This is not intended to be a personal attack at you. I hear this all the time.

/RANT ON

I am really tired to hearing this. Nobody wants to come downtown

except:

The tens of thousands who work there every day, including those at the headquarters of the 6 (or 7) Fortune 500 companies located downtown (out of 11 Greater Cincinnati).

The 25,000 on average who make it to each of the 81 Reds games played at home each year.

The 75,000 who make it to each of the 10 Bengals home games each year.

The 400,000 or so who attend the annual Labor Day fireworks.

The 200,000 who attend each of Octoberfest and Taste of Cincinnati.

The people who stay in the couple of thousand downtown hotel rooms available each night.

The people who attend the Symphony, Opera, Ballet and the Braodway series, not to mention the hundreds of art and music events that take place each year at Music Hall, the Aronoff Center, the Taft Theatre and the Arena.

The people who visit the two major museums located downtown plus the two other major museums located less than a mile outside downtown.

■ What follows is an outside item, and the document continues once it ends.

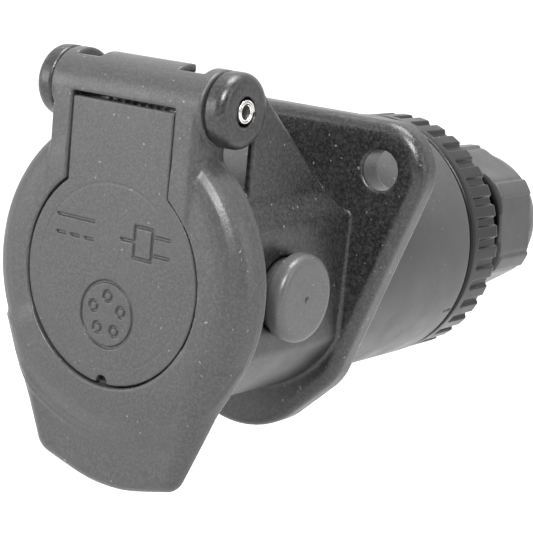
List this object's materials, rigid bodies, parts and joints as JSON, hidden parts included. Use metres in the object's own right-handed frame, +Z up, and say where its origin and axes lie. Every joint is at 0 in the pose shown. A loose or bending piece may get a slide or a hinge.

It reminds me of the famous line attributed to Yogi Berra -- Nobody goes there anymore, it's too crowded.

/RANT OFF

The fact is that a restaurant like the Maisonette needs to serve perhaps 40,000 meals a YEAR to have good year. That's anywhere from 1.5 times to 10% of the people who attend some of the single day events downtown I identified.

Tell me people no longer want the kind of dining experience that the Maisonette represents (or, perhaps more accurately, that they think it represents) and we can have a sprited and lengthy discussion of the whys and wherefores. Don't tell me that people won't come downtown and spend their good money for a product that they want -- because that is patently false.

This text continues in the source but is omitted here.